Boehringer will be using an IBM-developed, pre-trained AI model that will be further fine-tuned on additional Boehringer proprietary data. “IBM has been at the forefront of creating generative AI models that extend AI’s impact beyond the domain of language” said Alessandro Curioni, Vice President Accelerated Discovery, IBM Research. “We are thrilled to now bring IBM’s multimodal foundation model technologies to Boehringer, a leader in the development and manufacturing of antibody-based therapies, to help accelerate the pace at which Boehringer can create new therapeutics.”
Foundation models for antibody discovery
Therapeutic antibodies are central in the treatment of many diseases, including cancer, autoimmune and infectious diseases. Despite major technological advances, the discovery and development of therapeutic antibodies covering diverse epitopes remains a highly complex and time-consuming process.
Together, Boehringer and IBM researchers will aim to accelerate the antibody discovery process through in-silico methods. The sequence, structure and molecular profile information of disease-relevant targets as well as success criteria for therapeutically relevant antibody molecules, like affinity, specificity and developability will form the basis for the in-silico generation of new human antibody sequences. These methods rely on new IBM foundation model technologies, designed to increase the speed and efficiency of antibody discovery and quality of predicted antibody candidates.
IBM’s foundation model technologies, which have demonstrated success in generating biologics and small molecules with relevant target affinities, are used to design antibody candidates for the defined targets which are subsequently screened with AI-enhanced simulation to select and refine the best binders for the target. In a validation step, Boehringer Ingelheim will produce in mini-scales and experimentally assess the antibody candidates. Moving forward, the results from the laboratory experiments will be used to improve the in-silico methods via feedback loops.
By collaborating with leading academic and industry partners, Boehringer is building a leading digital ecosystem to enable the acceleration of drug discovery and development and create new breakthrough opportunities to transform patients’ lives.

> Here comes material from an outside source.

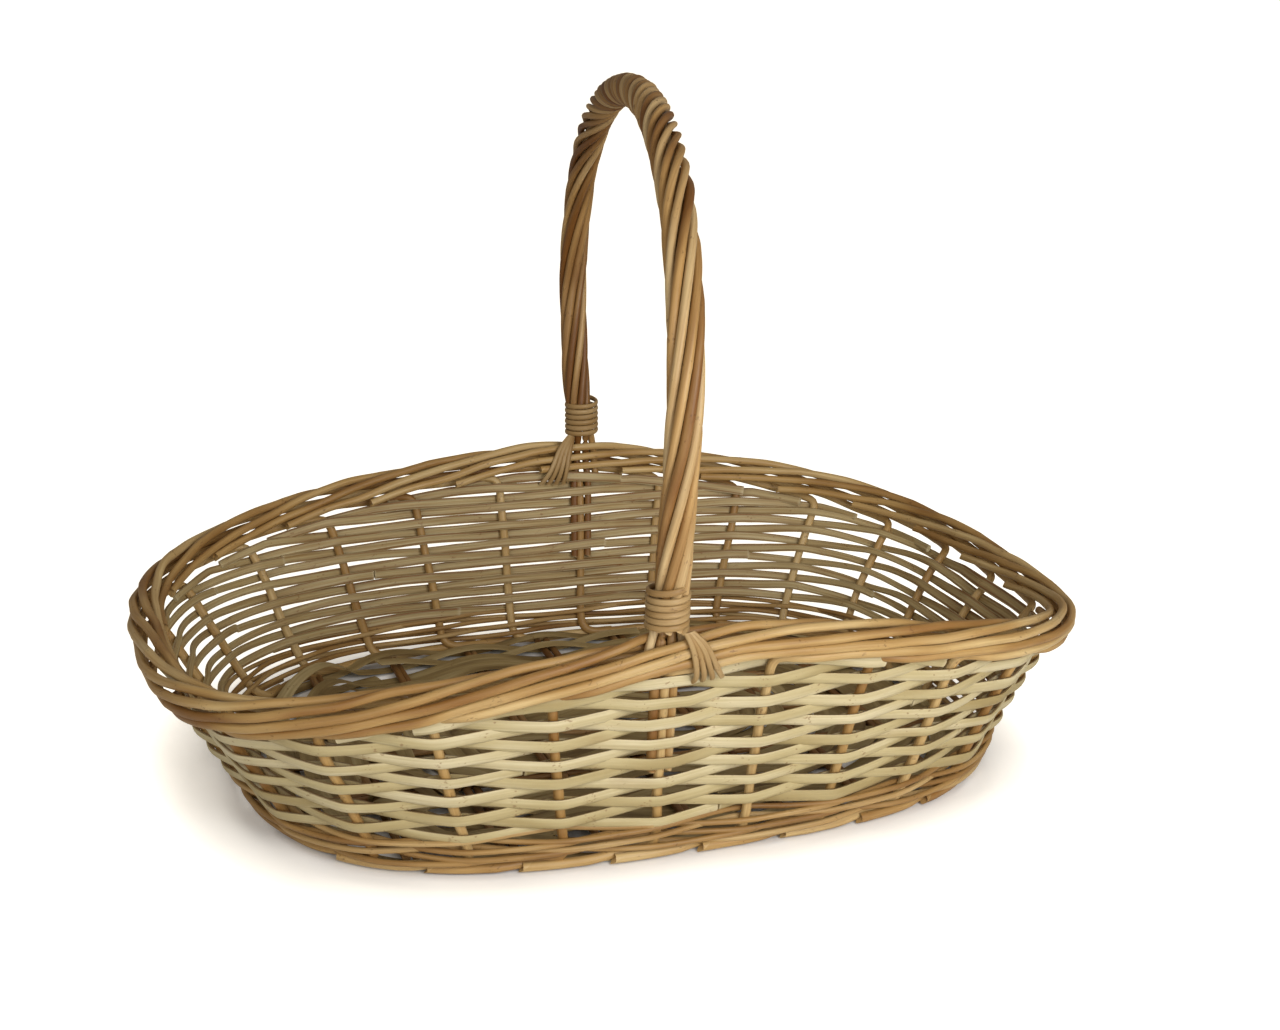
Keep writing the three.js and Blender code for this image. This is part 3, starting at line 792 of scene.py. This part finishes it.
def crown_share(z):
    """How far into the crown of the bow a height is: 0 on the legs, 1 over the top."""
    return np.clip((z - CROWN_Z[0]) / (CROWN_Z[1] - CROWN_Z[0]), 0, 1)


loosened = np.clip((bow[:, 2] - LASHING_TOP_Z) / 14, 0, 1)
ring = LASHED_RING + (STRAND_RING - LASHED_RING) * loosened + CROWN_RISE * crown_share(bow[:, 2])


def leg_line(sector, stake):
    """A strand's line below its lashing, or None for the four that stop there."""
    lane = STRANDS / 2 - 0.5 - sector
    if abs(lane) > 2:
        return None
    from_middle = int(abs(lane))
    beside = lane * FAN_PITCH / stake_spacing * np.array(LEG_SPREADS[from_middle])
    fan = in_border(stake + beside, 0, LEG_HEIGHT)
    tip = in_wall([stake + beside[-1]], LEG_TIPS[from_middle], 0)
    return joined_line(fan, tip)


for strand in range(STRANDS):
    end_sector = (strand + round(HANDLE_TURNS * STRANDS)) % STRANDS
    turn = 2 * math.pi * (strand + 0.5) / STRANDS + rope_turn
    side = bow_outer * np.cos(turn)[:, None] + bow_across * np.sin(turn)[:, None]
    parts = [(bow + side * (ring + wander(len(bow), 22, 0.35))[:, None], side)]
    front = leg_line(strand, 0)
    rear = leg_line(STRANDS - 1 - end_sector, STAKES / 2)
    if front:
        parts.insert(0, (front[0][::-1], front[1][::-1]))
    if rear:
        parts.append(rear)
    points, sides = even(*joined_line(*parts), 2)
    points = soften(points, 2)
    radius = STRAND_RADIUS * dice.uniform(0.92, 1.06)
    squeezed = CROWN_SQUEEZE * crown_share(points[:, 2])
    # The strands grow darker towards the rear leg: painted shade on the leg further from the light.
    tone = (STRAND_TONES[strand] + 0.05, STRAND_TONES[strand] - FAR_LEG_PAINTED_SHADE)
    rod = bent_rod(points, sides, radius, radius, tone=tone, step=3, tip=0.97, shape=1 - squeezed)
    piece_of(f"rope_strand_{strand + 1}", [rod], handle_willow, "handle_willow",
             f"handle_strand_{strand + 1}")


# The lashings: a pale thin rod wound six times round each leg where it meets the border. Four ends are laid
# down over the border, outside it at the near leg and inside it at the other, and tucked under the packing.
LASHING_HALF_WIDTH = 1.75
LASHING_HALF_THICKNESS = 1.15
LASHING_TURNS = 6
LIFTED_END = 0.6
LASHING_RING = LASHED_RING + STRAND_RADIUS + LASHING_HALF_THICKNESS + 0.2
TAIL_ASIDE = (7.5, 9.5, 12.0, 14.5, 15.5, 16)
TAIL_OUT = (7.0, 9.4, 11.0, 11.6, 9.0, 4)
TAIL_HEIGHT = (17, 13, 6, -7, -13.5, -18)
TAIL_FAN = 5.2
TAILS = 4
TAIL_HALF_SIZES = (1.6, 1.2)
lashing_willow = willow(
    "Lashing willow", colour(128, 94, 52), colour(164, 132, 86), colour(190, 162, 116), colour(104, 72, 40),
    roughness=0.52,
)
for end_name, stake, way in (("front", 0, 1), ("rear", STAKES / 2, -1)):
    outer = front_way * way
    right = np.cross([0, 0, 1], outer)
    turn = np.linspace(0, LASHING_TURNS, 40 * LASHING_TURNS)
    z = LASHING_BOTTOM_Z + (LASHING_TOP_Z - LASHING_BOTTOM_Z) * turn / LASHING_TURNS
    z = z + 6 * np.clip(turn - LASHING_TURNS + LIFTED_END, 0, 1) ** 2
    swing = 2 * math.pi * (turn + 0.12)
    side = outer * np.cos(swing)[:, None] + right * np.sin(swing)[:, None]
    centre = front_way * (way * leg_reach(z))[:, None] + np.array([0, 0, 1]) * z[:, None]
    winding = centre + side * LASHING_RING
    rods = [bent_rod(winding, side, LASHING_HALF_WIDTH, LASHING_HALF_THICKNESS, step=2.4, tone=0.7)]
    for tail in range(TAILS):
        fan = np.linspace(0.15, 1, len(TAIL_ASIDE)) * (TAIL_FAN * tail - 2)
        aside = np.array(TAIL_ASIDE) + fan
        beside = stake + aside / stake_spacing
        points, sides = in_border(beside, way * np.array(TAIL_OUT), np.array(TAIL_HEIGHT))
        points, sides = even(points, way * sides, 1.5)
        points = soften(points, 3)
        rods.append(bent_rod(points, sides, *TAIL_HALF_SIZES, step=2, tone=0.5 + 0.12 * tail))
    piece_of(f"binding_{end_name}", rods, lashing_willow, "lashing_willow", f"lashing_{end_name}")


# The studio: a wide plain pale floor, a warm white surround, one large soft light before the basket and to
# the right, a fill from the left, and the camera a little above the basket, in front of its left end.
for rod in straight_rods.values():
    bpy.data.objects.remove(rod)
bpy.ops.object.select_all(action="DESELECT")
bpy.ops.mesh.primitive_plane_add(size=60, location=(0, 0, -0.0002))
floor = bpy.context.object
floor.name = "studio_floor"
bpy.ops.object.transform_apply(location=True)
paper = bpy.data.materials.new("Studio paper")
paper.use_nodes = True
floor.data.materials.append(paper)
paper_tree = paper.node_tree
paper_surface = paper_tree.nodes["Principled BSDF"]
paper_surface.inputs["Base Color"].default_value = (0.9, 0.9, 0.9, 1)
paper_surface.inputs["Roughness"].default_value = 0.9
paper_surface.inputs["Emission Color"].default_value = (1, 0.94, 0.84, 1)
# The floor glows to the camera so that it shows white. The glow fades by ambient occlusion, which paints
# shade on the floor under and close round the basket.
seen = paper_tree.nodes.new("ShaderNodeLightPath")
open_air = paper_tree.nodes.new("ShaderNodeAmbientOcclusion")
open_air.inputs["Distance"].default_value = 0.05
closed_in = maths(paper_tree, "POWER", open_air.outputs["AO"], 2)
bright = maths(paper_tree, "MULTIPLY", closed_in, seen.outputs["Is Camera Ray"])
glow = maths(paper_tree, "MULTIPLY", bright, 1.02)
paper_tree.links.new(glow, paper_surface.inputs["Emission Strength"])

scene = bpy.context.scene
scene.view_settings.view_transform = "Standard"
scene.world = bpy.data.worlds.new("Studio")
scene.world.use_nodes = True
surround = scene.world.node_tree.nodes["Background"]
surround.inputs["Color"].default_value = (1, 0.93, 0.82, 1)
surround.inputs["Strength"].default_value = 0.24


def soft_light(name, place, size, watts, target=(0, 0, 0.12)):
    """A square soft light, in metres, that looks at target."""
    bpy.ops.object.light_add(type="AREA", location=place)
    light = bpy.context.object
    light.name = name
    light.data.size = size
    light.data.energy = watts
    light.rotation_euler = (Vector(target) - Vector(place)).to_track_quat("-Z", "Y").to_euler()


soft_light("key", (0.26, -1.2, 0.55), 0.7, 11.3, target=(0.06, -0.2, 0.03))
soft_light("fill", (-1.15, -1.15, 0.75), 1.0, 6)

CAMERA_AZIMUTH = math.radians(-22.2)
CAMERA_ELEVATION = math.radians(17.52)
CAMERA_ROLL = math.radians(2.0)
CAMERA_DISTANCE = 1.19065
CAMERA_TARGET = (0.0569, -0.0159, 0.1379)
ca, sa = math.cos(CAMERA_AZIMUTH), math.sin(CAMERA_AZIMUTH)
ce, se = math.cos(CAMERA_ELEVATION), math.sin(CAMERA_ELEVATION)
back = Vector((sa * ce, -ca * ce, se))
right = Vector((ca, sa, 0))
above = back.cross(right)
cr, sr = math.cos(CAMERA_ROLL), math.sin(CAMERA_ROLL)
rolled_right = right * cr + above * sr
rolled_up = above * cr - right * sr
camera_data = bpy.data.cameras.new("camera")
camera = bpy.data.objects.new("camera", camera_data)
scene.collection.objects.link(camera)
scene.camera = camera
place = Vector(CAMERA_TARGET) + back * CAMERA_DISTANCE
turned = Matrix((rolled_right, rolled_up, back)).transposed().to_4x4()
camera.matrix_world = Matrix.Translation(place) @ turned
camera_data.sensor_width = 36
camera_data.lens = 53.32
camera_data.shift_x = -0.0554
camera_data.shift_y = 0.0114
camera_data.clip_end = 100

This work also serves as the latest in IBM’s efforts to use generative AI and foundation models to accelerate discovery and creation of new biologics and small molecules. Earlier this year, the company’s generative AI model efficiently predicted physico-chemical properties of drug-like small molecules.
The IBM biomedical foundation model technologies rely on a wide range of heterogenous, publicly available data sets, including protein-protein interactions and drug-target interactions to develop pre-trained models. The pre-trained models are then fine-tuned on specific proprietary data of IBM’s partner to offer newly designed proteins and small molecules with the desired properties.